### JOB:
Quote the material below exactly as written, from the first line to the line that holds "KEY_POWER = 0.8", endpoints included.

## START INFORMATION SUPPLIED

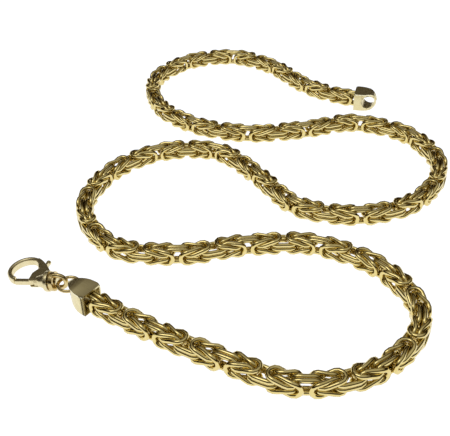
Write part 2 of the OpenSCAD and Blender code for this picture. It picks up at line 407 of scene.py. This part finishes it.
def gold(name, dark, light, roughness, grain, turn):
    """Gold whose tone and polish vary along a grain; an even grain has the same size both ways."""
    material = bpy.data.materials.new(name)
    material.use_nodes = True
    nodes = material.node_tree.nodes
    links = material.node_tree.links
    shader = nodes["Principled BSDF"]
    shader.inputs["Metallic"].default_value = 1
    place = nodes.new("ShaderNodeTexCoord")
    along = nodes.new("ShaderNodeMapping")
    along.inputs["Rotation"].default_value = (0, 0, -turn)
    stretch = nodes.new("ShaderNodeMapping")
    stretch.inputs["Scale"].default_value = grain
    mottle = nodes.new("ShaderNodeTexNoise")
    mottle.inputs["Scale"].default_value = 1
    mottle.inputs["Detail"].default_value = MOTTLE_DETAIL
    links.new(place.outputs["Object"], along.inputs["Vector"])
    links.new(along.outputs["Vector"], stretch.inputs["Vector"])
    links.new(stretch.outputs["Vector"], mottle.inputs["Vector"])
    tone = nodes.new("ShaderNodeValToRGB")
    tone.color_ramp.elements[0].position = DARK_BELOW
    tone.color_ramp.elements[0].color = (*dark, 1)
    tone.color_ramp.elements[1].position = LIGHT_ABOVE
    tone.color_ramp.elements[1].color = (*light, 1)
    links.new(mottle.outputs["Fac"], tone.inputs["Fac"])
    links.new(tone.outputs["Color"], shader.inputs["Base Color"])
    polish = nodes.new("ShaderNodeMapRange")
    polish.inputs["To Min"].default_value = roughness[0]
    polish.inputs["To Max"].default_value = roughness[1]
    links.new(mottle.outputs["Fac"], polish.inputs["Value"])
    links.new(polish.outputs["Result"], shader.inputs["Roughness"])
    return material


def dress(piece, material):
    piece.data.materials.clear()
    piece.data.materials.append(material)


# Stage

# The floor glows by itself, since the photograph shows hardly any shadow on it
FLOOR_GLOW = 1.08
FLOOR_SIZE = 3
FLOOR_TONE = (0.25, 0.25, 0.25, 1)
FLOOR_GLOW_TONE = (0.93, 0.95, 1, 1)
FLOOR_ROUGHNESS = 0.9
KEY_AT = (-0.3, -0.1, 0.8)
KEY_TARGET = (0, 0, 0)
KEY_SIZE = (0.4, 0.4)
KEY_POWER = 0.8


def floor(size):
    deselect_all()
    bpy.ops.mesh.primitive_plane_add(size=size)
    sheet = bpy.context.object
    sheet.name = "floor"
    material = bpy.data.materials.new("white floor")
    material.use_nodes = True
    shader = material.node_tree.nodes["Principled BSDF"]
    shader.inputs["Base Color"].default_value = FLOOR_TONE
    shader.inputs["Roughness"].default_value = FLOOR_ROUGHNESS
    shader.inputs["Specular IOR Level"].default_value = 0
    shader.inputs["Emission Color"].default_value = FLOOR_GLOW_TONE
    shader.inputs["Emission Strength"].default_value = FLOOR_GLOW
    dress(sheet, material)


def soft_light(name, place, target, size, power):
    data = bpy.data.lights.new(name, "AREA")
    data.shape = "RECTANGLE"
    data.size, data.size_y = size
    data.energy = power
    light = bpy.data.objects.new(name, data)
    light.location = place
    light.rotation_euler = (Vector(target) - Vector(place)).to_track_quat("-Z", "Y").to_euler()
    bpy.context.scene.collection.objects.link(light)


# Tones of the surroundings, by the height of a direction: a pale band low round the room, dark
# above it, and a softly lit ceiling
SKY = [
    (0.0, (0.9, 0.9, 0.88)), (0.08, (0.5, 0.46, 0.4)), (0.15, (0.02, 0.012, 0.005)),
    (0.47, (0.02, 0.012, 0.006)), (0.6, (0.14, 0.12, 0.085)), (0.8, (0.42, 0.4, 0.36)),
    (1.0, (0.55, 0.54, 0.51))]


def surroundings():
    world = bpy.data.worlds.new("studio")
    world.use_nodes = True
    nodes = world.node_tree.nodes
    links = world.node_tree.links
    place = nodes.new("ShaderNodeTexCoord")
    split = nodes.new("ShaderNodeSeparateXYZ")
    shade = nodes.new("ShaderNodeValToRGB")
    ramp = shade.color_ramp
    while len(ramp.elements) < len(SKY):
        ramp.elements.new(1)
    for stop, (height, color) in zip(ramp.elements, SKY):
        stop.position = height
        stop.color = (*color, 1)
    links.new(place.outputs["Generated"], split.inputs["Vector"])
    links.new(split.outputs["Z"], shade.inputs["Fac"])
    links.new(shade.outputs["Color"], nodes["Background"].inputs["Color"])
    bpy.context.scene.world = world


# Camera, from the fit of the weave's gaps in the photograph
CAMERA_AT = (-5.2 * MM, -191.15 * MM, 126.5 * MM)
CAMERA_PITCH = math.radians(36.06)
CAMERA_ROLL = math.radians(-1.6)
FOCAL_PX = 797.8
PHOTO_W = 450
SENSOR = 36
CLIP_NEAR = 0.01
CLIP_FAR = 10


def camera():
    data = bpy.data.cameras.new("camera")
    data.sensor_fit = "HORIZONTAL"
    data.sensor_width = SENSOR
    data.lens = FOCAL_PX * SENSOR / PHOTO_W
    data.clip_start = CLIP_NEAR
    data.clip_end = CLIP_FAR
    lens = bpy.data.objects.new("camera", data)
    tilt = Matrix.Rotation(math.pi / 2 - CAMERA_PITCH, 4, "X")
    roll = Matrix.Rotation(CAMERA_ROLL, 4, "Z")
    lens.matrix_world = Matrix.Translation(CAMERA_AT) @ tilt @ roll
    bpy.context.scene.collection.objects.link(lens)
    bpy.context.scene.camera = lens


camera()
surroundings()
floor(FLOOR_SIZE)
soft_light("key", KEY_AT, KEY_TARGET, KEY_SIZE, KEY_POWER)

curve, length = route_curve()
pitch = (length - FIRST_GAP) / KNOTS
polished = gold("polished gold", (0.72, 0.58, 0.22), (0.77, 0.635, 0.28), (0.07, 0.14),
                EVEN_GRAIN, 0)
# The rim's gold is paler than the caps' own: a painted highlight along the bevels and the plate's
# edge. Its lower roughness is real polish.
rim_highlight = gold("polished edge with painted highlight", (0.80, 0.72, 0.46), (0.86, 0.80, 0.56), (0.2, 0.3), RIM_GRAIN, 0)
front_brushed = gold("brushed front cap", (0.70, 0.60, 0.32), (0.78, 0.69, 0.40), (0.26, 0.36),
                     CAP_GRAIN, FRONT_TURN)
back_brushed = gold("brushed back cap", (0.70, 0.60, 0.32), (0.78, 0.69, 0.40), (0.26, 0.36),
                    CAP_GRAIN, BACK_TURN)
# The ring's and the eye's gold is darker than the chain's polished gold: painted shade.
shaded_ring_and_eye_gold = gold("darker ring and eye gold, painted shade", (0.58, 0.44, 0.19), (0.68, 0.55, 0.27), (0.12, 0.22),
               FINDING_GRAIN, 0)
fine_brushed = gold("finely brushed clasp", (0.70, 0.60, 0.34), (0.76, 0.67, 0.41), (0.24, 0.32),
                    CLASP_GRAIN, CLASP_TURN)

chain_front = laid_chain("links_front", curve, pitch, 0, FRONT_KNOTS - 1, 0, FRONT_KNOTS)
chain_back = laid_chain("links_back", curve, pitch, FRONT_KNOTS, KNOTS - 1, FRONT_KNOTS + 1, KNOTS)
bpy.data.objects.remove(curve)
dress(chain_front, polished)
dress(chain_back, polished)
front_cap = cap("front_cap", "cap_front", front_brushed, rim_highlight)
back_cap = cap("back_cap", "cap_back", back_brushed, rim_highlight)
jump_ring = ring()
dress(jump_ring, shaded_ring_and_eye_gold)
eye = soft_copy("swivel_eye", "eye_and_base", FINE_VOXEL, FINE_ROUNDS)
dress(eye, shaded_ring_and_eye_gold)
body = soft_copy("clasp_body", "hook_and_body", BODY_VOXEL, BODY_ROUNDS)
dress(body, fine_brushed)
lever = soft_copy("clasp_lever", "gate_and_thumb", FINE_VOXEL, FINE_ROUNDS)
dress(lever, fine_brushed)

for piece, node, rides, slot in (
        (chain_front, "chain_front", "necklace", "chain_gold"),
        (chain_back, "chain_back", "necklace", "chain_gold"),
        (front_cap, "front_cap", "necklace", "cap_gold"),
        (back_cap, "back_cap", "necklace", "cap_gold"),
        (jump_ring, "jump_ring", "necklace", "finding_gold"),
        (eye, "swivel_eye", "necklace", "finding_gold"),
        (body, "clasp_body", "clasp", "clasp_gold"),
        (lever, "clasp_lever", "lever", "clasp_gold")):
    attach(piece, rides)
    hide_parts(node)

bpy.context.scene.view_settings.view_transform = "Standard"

## END INFORMATION SUPPLIED

### EXPECTED ANSWER:
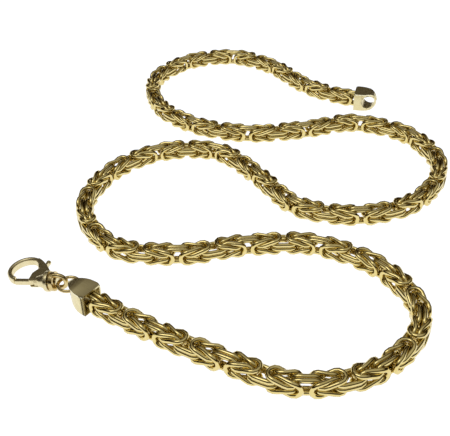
Write part 2 of the OpenSCAD and Blender code for this picture. It picks up at line 407 of scene.py. This part finishes it.
def gold(name, dark, light, roughness, grain, turn):
    """Gold whose tone and polish vary along a grain; an even grain has the same size both ways."""
    material = bpy.data.materials.new(name)
    material.use_nodes = True
    nodes = material.node_tree.nodes
    links = material.node_tree.links
    shader = nodes["Principled BSDF"]
    shader.inputs["Metallic"].default_value = 1
    place = nodes.new("ShaderNodeTexCoord")
    along = nodes.new("ShaderNodeMapping")
    along.inputs["Rotation"].default_value = (0, 0, -turn)
    stretch = nodes.new("ShaderNodeMapping")
    stretch.inputs["Scale"].default_value = grain
    mottle = nodes.new("ShaderNodeTexNoise")
    mottle.inputs["Scale"].default_value = 1
    mottle.inputs["Detail"].default_value = MOTTLE_DETAIL
    links.new(place.outputs["Object"], along.inputs["Vector"])
    links.new(along.outputs["Vector"], stretch.inputs["Vector"])
    links.new(stretch.outputs["Vector"], mottle.inputs["Vector"])
    tone = nodes.new("ShaderNodeValToRGB")
    tone.color_ramp.elements[0].position = DARK_BELOW
    tone.color_ramp.elements[0].color = (*dark, 1)
    tone.color_ramp.elements[1].position = LIGHT_ABOVE
    tone.color_ramp.elements[1].color = (*light, 1)
    links.new(mottle.outputs["Fac"], tone.inputs["Fac"])
    links.new(tone.outputs["Color"], shader.inputs["Base Color"])
    polish = nodes.new("ShaderNodeMapRange")
    polish.inputs["To Min"].default_value = roughness[0]
    polish.inputs["To Max"].default_value = roughness[1]
    links.new(mottle.outputs["Fac"], polish.inputs["Value"])
    links.new(polish.outputs["Result"], shader.inputs["Roughness"])
    return material


def dress(piece, material):
    piece.data.materials.clear()
    piece.data.materials.append(material)


# Stage

# The floor glows by itself, since the photograph shows hardly any shadow on it
FLOOR_GLOW = 1.08
FLOOR_SIZE = 3
FLOOR_TONE = (0.25, 0.25, 0.25, 1)
FLOOR_GLOW_TONE = (0.93, 0.95, 1, 1)
FLOOR_ROUGHNESS = 0.9
KEY_AT = (-0.3, -0.1, 0.8)
KEY_TARGET = (0, 0, 0)
KEY_SIZE = (0.4, 0.4)
KEY_POWER = 0.8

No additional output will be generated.